— start —

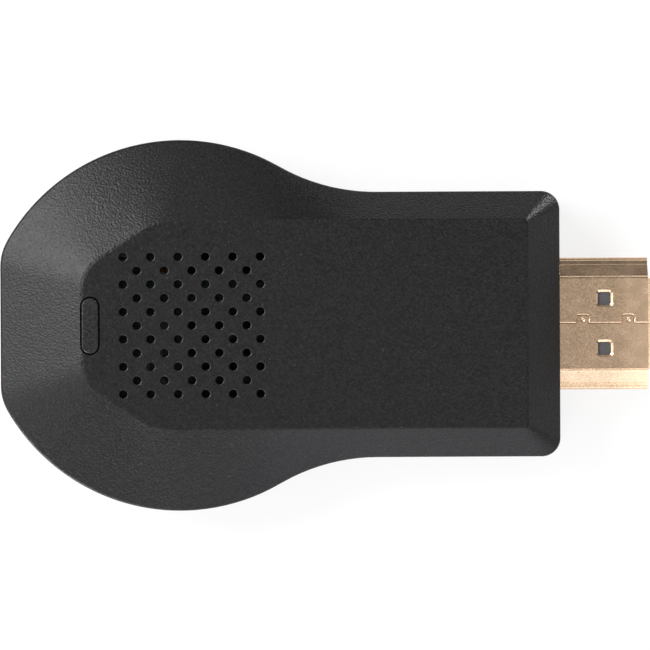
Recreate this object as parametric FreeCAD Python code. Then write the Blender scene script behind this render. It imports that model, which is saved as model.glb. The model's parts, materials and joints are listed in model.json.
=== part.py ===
"""Streaming media player that plugs straight into a television.

A flat black casing in two halves, with a round head and a straight neck, carries a gold-plated video plug
on one end and a small power socket in the flat of the other. The upper half is bevelled: a flat plateau
stands above the rim, with a grid of round vents and one long button at its end. Inside are a circuit board,
its processor with a finned heat sink, memory, flash, a radio module under a shield, power parts and the push
switch under the button.

Each part is built with x = 0 at the socket end of the casing, y = 0 on the centreline and z = 0 on the
underside. save() then moves it so that the origin is at the middle of the whole object's footprint, +X
towards the plug. All sizes are in millimetres.
"""
import FreeCAD
import Part
import math
import os

from FreeCAD import Vector

# ---------------------------------------------------------------- driving dimensions

# Casing in plan
CASE_LENGTH = 58.7
HEAD_HALF_WIDTH = 19.45
BODY_HALF_WIDTH = 13.925
HEAD_RADIUS = 20.9          # each side of the head is one arc, a little flatter than a full circle
HEAD_MIDDLE_X = 18.85
NECK_RADIUS = 20.4
SOCKET_CORNER_RADIUS = 5.6
PLUG_CORNER_RADIUS = 1.95

# Casing in height
CASE_HEIGHT = 12.0
SPLIT_Z = 6.0               # where the two halves meet
RIM_Z = 8.8                 # top of the upright wall, where the bevel starts
WALL = 1.5
FLOOR = 1.4
CEILING = 1.5
RIM_ROUNDING = 0.3
PLATEAU_ROUNDING = (1.4, 0.4)           # at the socket end, and along the sides and the plug end
UNDERSIDE_ROUNDING = 1.6
SPLIT_CHAMFER = 0.14        # the two halves leave a fine groove between them

# Plateau on top of the casing
PLATEAU_START_X = 8.7
PLATEAU_END_X = CASE_LENGTH - 3.55
PLATEAU_HALF_WIDTH = 10.87
PLATEAU_CORNER_ANGLE = math.radians(33.5)
PLATEAU_CORNER_POINT = (12.2, 8.1)      # a point on the slanting side
PLATEAU_CORNER_RADII = (4.0, 7.0)
PLATEAU_PLUG_CORNER = 0.45
BEVEL_STRETCH = 0.85        # how far the bevel's straight lines fan forward along the head

# Inside face of the upper half
INNER_RIM_Z = 7.9
INNER_PLATEAU_INSET = 0.4

# Vents: rows of six and five holes in turn
VENT_RADIUS = 0.435
VENT_PITCH = 2.86
VENT_COLUMNS = 6
VENT_ROWS = 11
VENT_MIDDLE_X = 20.18
VENT_EDGE = (0.09, 0.04)    # how wide and deep each hole's edge is broken

# Button
BUTTON_X = 9.57
BUTTON_LENGTH = 5.84
BUTTON_WIDTH = 1.80
BUTTON_GAP = 0.13
BUTTON_PROUD = 0.06
BUTTON_TRAVEL = 0.25
FLANGE_LENGTH = 7.0
FLANGE_WIDTH = 3.0
FLANGE_Z = (9.85, 10.45)
FLANGE_ROOM = 0.35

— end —

Please reproduce every line of the material word for word.

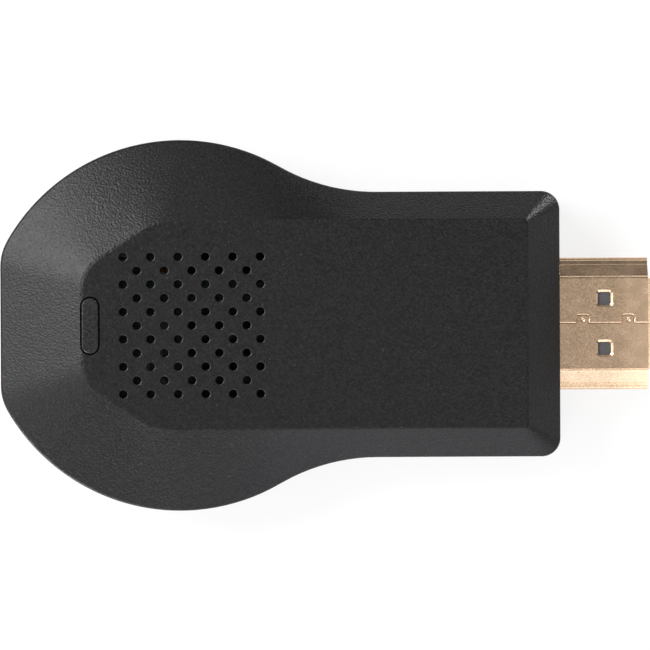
Recreate this object as parametric FreeCAD Python code. Then write the Blender scene script behind this render. It imports that model, which is saved as model.glb. The model's parts, materials and joints are listed in model.json.
=== part.py ===
"""Streaming media player that plugs straight into a television.

A flat black casing in two halves, with a round head and a straight neck, carries a gold-plated video plug
on one end and a small power socket in the flat of the other. The upper half is bevelled: a flat plateau
stands above the rim, with a grid of round vents and one long button at its end. Inside are a circuit board,
its processor with a finned heat sink, memory, flash, a radio module under a shield, power parts and the push
switch under the button.

Each part is built with x = 0 at the socket end of the casing, y = 0 on the centreline and z = 0 on the
underside. save() then moves it so that the origin is at the middle of the whole object's footprint, +X
towards the plug. All sizes are in millimetres.
"""
import FreeCAD
import Part
import math
import os

from FreeCAD import Vector

# ---------------------------------------------------------------- driving dimensions

# Casing in plan
CASE_LENGTH = 58.7
HEAD_HALF_WIDTH = 19.45
BODY_HALF_WIDTH = 13.925
HEAD_RADIUS = 20.9          # each side of the head is one arc, a little flatter than a full circle
HEAD_MIDDLE_X = 18.85
NECK_RADIUS = 20.4
SOCKET_CORNER_RADIUS = 5.6
PLUG_CORNER_RADIUS = 1.95

# Casing in height
CASE_HEIGHT = 12.0
SPLIT_Z = 6.0               # where the two halves meet
RIM_Z = 8.8                 # top of the upright wall, where the bevel starts
WALL = 1.5
FLOOR = 1.4
CEILING = 1.5
RIM_ROUNDING = 0.3
PLATEAU_ROUNDING = (1.4, 0.4)           # at the socket end, and along the sides and the plug end
UNDERSIDE_ROUNDING = 1.6
SPLIT_CHAMFER = 0.14        # the two halves leave a fine groove between them

# Plateau on top of the casing
PLATEAU_START_X = 8.7
PLATEAU_END_X = CASE_LENGTH - 3.55
PLATEAU_HALF_WIDTH = 10.87
PLATEAU_CORNER_ANGLE = math.radians(33.5)
PLATEAU_CORNER_POINT = (12.2, 8.1)      # a point on the slanting side
PLATEAU_CORNER_RADII = (4.0, 7.0)
PLATEAU_PLUG_CORNER = 0.45
BEVEL_STRETCH = 0.85        # how far the bevel's straight lines fan forward along the head

# Inside face of the upper half
INNER_RIM_Z = 7.9
INNER_PLATEAU_INSET = 0.4

# Vents: rows of six and five holes in turn
VENT_RADIUS = 0.435
VENT_PITCH = 2.86
VENT_COLUMNS = 6
VENT_ROWS = 11
VENT_MIDDLE_X = 20.18
VENT_EDGE = (0.09, 0.04)    # how wide and deep each hole's edge is broken

# Button
BUTTON_X = 9.57
BUTTON_LENGTH = 5.84
BUTTON_WIDTH = 1.80
BUTTON_GAP = 0.13
BUTTON_PROUD = 0.06
BUTTON_TRAVEL = 0.25
FLANGE_LENGTH = 7.0
FLANGE_WIDTH = 3.0
FLANGE_Z = (9.85, 10.45)
FLANGE_ROOM = 0.35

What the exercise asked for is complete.